◆ TO BE DONE
Copy out each line exactly as it appears.
── RECORD LIST
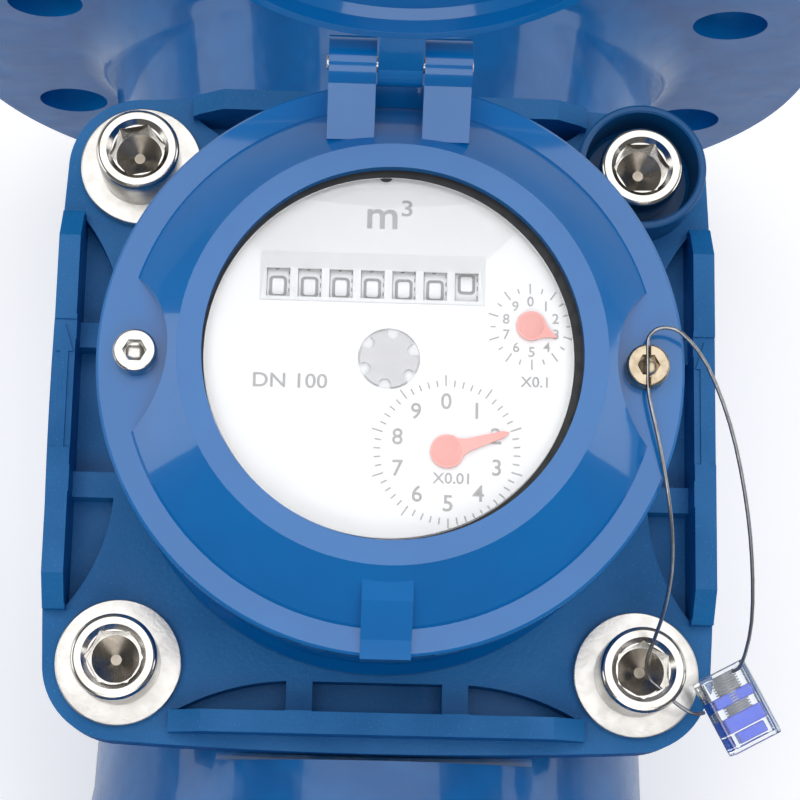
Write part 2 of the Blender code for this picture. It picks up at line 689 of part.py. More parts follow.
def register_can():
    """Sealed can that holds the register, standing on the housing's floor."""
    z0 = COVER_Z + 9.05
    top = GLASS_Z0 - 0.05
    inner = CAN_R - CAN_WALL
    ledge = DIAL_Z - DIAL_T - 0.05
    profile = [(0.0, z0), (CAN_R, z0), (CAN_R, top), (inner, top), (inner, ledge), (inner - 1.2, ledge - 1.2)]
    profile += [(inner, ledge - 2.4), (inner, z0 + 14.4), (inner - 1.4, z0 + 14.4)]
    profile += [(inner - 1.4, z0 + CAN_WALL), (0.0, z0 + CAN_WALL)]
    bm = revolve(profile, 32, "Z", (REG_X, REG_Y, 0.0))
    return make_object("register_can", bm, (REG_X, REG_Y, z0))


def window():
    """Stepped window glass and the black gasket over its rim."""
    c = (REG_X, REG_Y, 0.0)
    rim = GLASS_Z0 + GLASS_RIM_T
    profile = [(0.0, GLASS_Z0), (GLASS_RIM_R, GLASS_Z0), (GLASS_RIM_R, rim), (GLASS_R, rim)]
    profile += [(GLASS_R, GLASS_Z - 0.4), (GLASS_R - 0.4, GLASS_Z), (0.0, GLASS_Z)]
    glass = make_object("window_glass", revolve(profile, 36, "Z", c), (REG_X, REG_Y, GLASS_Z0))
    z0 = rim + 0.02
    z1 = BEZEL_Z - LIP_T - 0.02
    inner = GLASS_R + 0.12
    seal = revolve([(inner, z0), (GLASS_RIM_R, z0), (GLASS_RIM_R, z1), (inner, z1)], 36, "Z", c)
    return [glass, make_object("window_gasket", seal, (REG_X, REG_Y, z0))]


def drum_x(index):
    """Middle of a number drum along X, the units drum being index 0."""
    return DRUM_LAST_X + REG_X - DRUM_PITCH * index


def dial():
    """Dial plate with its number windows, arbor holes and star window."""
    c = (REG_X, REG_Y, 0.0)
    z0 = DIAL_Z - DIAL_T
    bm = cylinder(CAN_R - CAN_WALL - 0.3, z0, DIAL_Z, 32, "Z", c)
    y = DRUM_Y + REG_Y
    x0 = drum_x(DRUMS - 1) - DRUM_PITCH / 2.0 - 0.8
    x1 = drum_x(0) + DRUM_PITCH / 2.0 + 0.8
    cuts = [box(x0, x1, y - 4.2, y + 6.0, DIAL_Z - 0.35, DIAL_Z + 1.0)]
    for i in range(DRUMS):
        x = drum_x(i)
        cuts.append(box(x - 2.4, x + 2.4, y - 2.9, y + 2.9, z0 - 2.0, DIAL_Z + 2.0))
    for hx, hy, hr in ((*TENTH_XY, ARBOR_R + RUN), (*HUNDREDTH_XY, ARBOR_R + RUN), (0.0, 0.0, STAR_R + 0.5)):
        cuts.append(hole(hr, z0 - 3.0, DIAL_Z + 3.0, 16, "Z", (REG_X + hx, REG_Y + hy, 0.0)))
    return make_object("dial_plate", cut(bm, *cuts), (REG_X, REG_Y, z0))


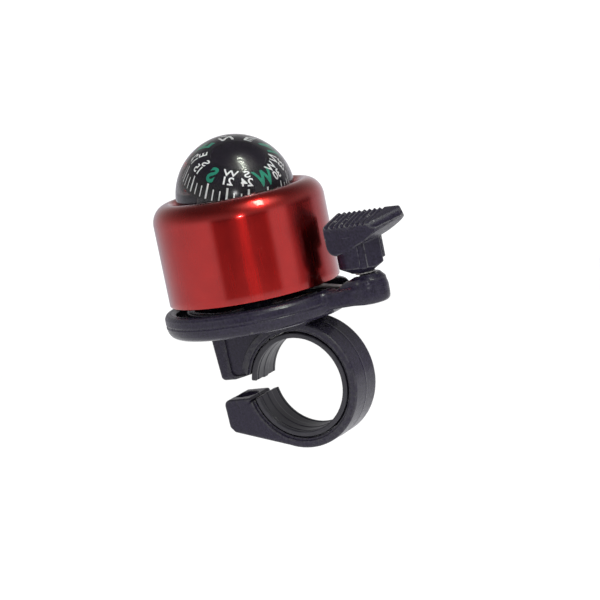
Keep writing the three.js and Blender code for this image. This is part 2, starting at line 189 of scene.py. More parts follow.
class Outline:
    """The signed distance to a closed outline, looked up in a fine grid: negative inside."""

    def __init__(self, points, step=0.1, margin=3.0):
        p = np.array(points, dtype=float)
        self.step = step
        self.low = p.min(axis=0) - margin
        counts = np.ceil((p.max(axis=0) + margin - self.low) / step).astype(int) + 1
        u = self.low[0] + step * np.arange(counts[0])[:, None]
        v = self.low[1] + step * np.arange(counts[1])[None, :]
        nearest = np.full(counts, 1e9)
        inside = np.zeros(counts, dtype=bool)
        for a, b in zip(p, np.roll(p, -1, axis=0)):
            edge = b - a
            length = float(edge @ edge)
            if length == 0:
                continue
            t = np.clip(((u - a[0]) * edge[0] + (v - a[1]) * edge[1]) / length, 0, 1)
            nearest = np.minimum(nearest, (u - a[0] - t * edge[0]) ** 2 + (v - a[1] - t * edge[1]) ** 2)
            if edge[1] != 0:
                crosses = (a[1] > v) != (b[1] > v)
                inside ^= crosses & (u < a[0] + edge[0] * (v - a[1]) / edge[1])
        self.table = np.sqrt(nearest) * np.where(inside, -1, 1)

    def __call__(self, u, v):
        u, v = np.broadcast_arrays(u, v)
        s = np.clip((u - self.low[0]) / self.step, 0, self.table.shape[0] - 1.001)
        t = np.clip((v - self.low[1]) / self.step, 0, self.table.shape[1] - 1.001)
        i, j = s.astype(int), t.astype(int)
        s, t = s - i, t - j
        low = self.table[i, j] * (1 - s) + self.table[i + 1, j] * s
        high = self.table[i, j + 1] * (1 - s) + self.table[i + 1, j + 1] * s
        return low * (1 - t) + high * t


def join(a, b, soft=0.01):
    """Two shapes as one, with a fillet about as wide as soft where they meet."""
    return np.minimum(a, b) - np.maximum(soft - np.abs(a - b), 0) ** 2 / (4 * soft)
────
◆ SOLUTION TO THIS EXERCISE
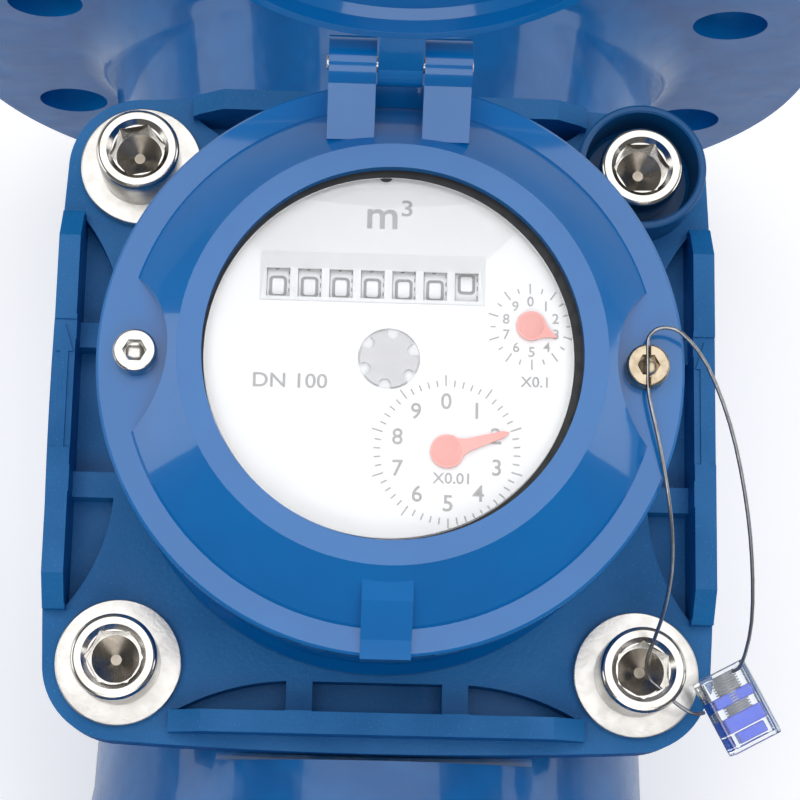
Write part 2 of the Blender code for this picture. It picks up at line 689 of part.py. More parts follow.
def register_can():
    """Sealed can that holds the register, standing on the housing's floor."""
    z0 = COVER_Z + 9.05
    top = GLASS_Z0 - 0.05
    inner = CAN_R - CAN_WALL
    ledge = DIAL_Z - DIAL_T - 0.05
    profile = [(0.0, z0), (CAN_R, z0), (CAN_R, top), (inner, top), (inner, ledge), (inner - 1.2, ledge - 1.2)]
    profile += [(inner, ledge - 2.4), (inner, z0 + 14.4), (inner - 1.4, z0 + 14.4)]
    profile += [(inner - 1.4, z0 + CAN_WALL), (0.0, z0 + CAN_WALL)]
    bm = revolve(profile, 32, "Z", (REG_X, REG_Y, 0.0))
    return make_object("register_can", bm, (REG_X, REG_Y, z0))


def window():
    """Stepped window glass and the black gasket over its rim."""
    c = (REG_X, REG_Y, 0.0)
    rim = GLASS_Z0 + GLASS_RIM_T
    profile = [(0.0, GLASS_Z0), (GLASS_RIM_R, GLASS_Z0), (GLASS_RIM_R, rim), (GLASS_R, rim)]
    profile += [(GLASS_R, GLASS_Z - 0.4), (GLASS_R - 0.4, GLASS_Z), (0.0, GLASS_Z)]
    glass = make_object("window_glass", revolve(profile, 36, "Z", c), (REG_X, REG_Y, GLASS_Z0))
    z0 = rim + 0.02
    z1 = BEZEL_Z - LIP_T - 0.02
    inner = GLASS_R + 0.12
    seal = revolve([(inner, z0), (GLASS_RIM_R, z0), (GLASS_RIM_R, z1), (inner, z1)], 36, "Z", c)
    return [glass, make_object("window_gasket", seal, (REG_X, REG_Y, z0))]


def drum_x(index):
    """Middle of a number drum along X, the units drum being index 0."""
    return DRUM_LAST_X + REG_X - DRUM_PITCH * index


def dial():
    """Dial plate with its number windows, arbor holes and star window."""
    c = (REG_X, REG_Y, 0.0)
    z0 = DIAL_Z - DIAL_T
    bm = cylinder(CAN_R - CAN_WALL - 0.3, z0, DIAL_Z, 32, "Z", c)
    y = DRUM_Y + REG_Y
    x0 = drum_x(DRUMS - 1) - DRUM_PITCH / 2.0 - 0.8
    x1 = drum_x(0) + DRUM_PITCH / 2.0 + 0.8
    cuts = [box(x0, x1, y - 4.2, y + 6.0, DIAL_Z - 0.35, DIAL_Z + 1.0)]
    for i in range(DRUMS):
        x = drum_x(i)
        cuts.append(box(x - 2.4, x + 2.4, y - 2.9, y + 2.9, z0 - 2.0, DIAL_Z + 2.0))
    for hx, hy, hr in ((*TENTH_XY, ARBOR_R + RUN), (*HUNDREDTH_XY, ARBOR_R + RUN), (0.0, 0.0, STAR_R + 0.5)):
        cuts.append(hole(hr, z0 - 3.0, DIAL_Z + 3.0, 16, "Z", (REG_X + hx, REG_Y + hy, 0.0)))
    return make_object("dial_plate", cut(bm, *cuts), (REG_X, REG_Y, z0))


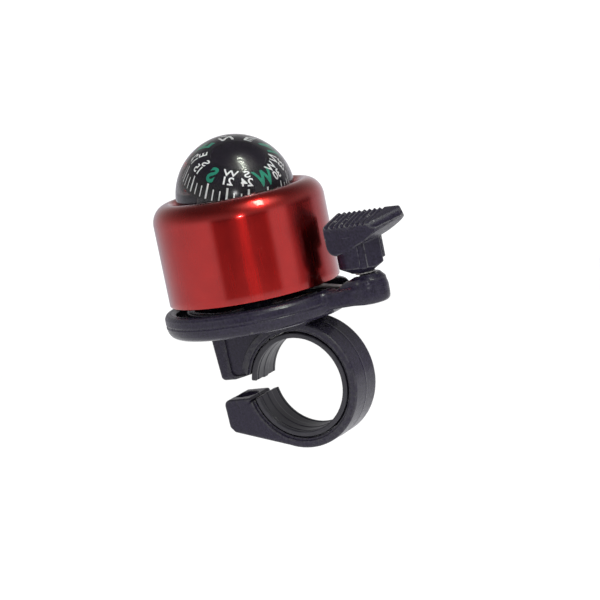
Keep writing the three.js and Blender code for this image. This is part 2, starting at line 189 of scene.py. More parts follow.
class Outline:
    """The signed distance to a closed outline, looked up in a fine grid: negative inside."""

    def __init__(self, points, step=0.1, margin=3.0):
        p = np.array(points, dtype=float)
        self.step = step
        self.low = p.min(axis=0) - margin
        counts = np.ceil((p.max(axis=0) + margin - self.low) / step).astype(int) + 1
        u = self.low[0] + step * np.arange(counts[0])[:, None]
        v = self.low[1] + step * np.arange(counts[1])[None, :]
        nearest = np.full(counts, 1e9)
        inside = np.zeros(counts, dtype=bool)
        for a, b in zip(p, np.roll(p, -1, axis=0)):
            edge = b - a
            length = float(edge @ edge)
            if length == 0:
                continue
            t = np.clip(((u - a[0]) * edge[0] + (v - a[1]) * edge[1]) / length, 0, 1)
            nearest = np.minimum(nearest, (u - a[0] - t * edge[0]) ** 2 + (v - a[1] - t * edge[1]) ** 2)
            if edge[1] != 0:
                crosses = (a[1] > v) != (b[1] > v)
                inside ^= crosses & (u < a[0] + edge[0] * (v - a[1]) / edge[1])
        self.table = np.sqrt(nearest) * np.where(inside, -1, 1)

    def __call__(self, u, v):
        u, v = np.broadcast_arrays(u, v)
        s = np.clip((u - self.low[0]) / self.step, 0, self.table.shape[0] - 1.001)
        t = np.clip((v - self.low[1]) / self.step, 0, self.table.shape[1] - 1.001)
        i, j = s.astype(int), t.astype(int)
        s, t = s - i, t - j
        low = self.table[i, j] * (1 - s) + self.table[i + 1, j] * s
        high = self.table[i, j + 1] * (1 - s) + self.table[i + 1, j + 1] * s
        return low * (1 - t) + high * t


def join(a, b, soft=0.01):
    """Two shapes as one, with a fillet about as wide as soft where they meet."""
    return np.minimum(a, b) - np.maximum(soft - np.abs(a - b), 0) ** 2 / (4 * soft)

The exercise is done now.